Rotermund has seen a similar move toward more traditional licensing deals in the AVOD and FAST spaces. “Most of our deals these days are paying a flat fee for a certain license period,” he said. He also sees the potential to expand the reach of digital-first creator content.

Olechowski added, “Because we’re aggregating across so many different types of partners, we’re doing inventory-share, rev-share and license deals. Being able to support a variety of different models has been good for our business and our partners. We’re starting to see enough users and monetization in the space, where many of the guarantees we used to have to do are not as important. The costs are coming down a little bit for us, and all the boats are rising.”

On what’s ahead, Rotermund sees room for more AVOD originals as the market matures. “We’ve traditionally been buying library content. As more big TV budgets shift in our direction, we’ll be able to afford originals.”

AI could be beneficial to the discoverability problem, Tsiris said. “FAST discoverability is a big challenge. Products differ across all smart TVs and different services. Channels are often placed in different numbers in different verticals. Depending on the platform, there may not even be a search functionality. Sometimes, that metadata is not well-formed with older, free back catalog content. So, it is a challenge to get all of that to the space where it could even be indexed and searchable. But if AI can provide a solution that makes that much more personalized and easier for customers, and you cut down on that endless scrolling, that’s huge. Scrolling through 400 FAST channels hoping you find something is very difficult.”

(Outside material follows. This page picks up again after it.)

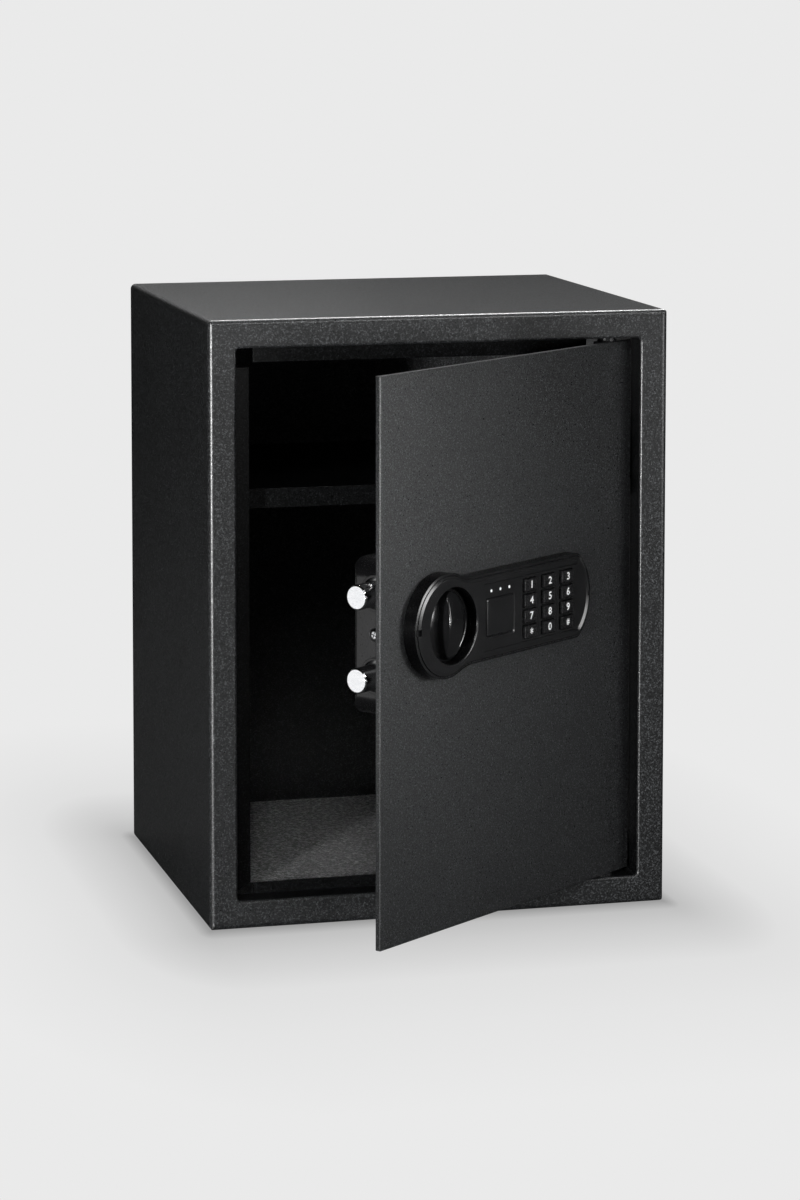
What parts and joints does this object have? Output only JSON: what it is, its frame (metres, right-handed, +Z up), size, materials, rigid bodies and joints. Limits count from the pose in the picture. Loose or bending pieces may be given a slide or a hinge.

Olechowski agreed, adding, “One of the big things we’re doing on the FAST side is understanding the EPG, mapping it to what we call our mediaverse. Making that content discoverable has driven a lot of viewing. We found a third-party partner and ran our entire AVOD collection through their engine, giving us a baseline of common metadata across our catalog. Now, the recommendation engine can use that. There’s no doubt in my mind that AI will help us with personalization.”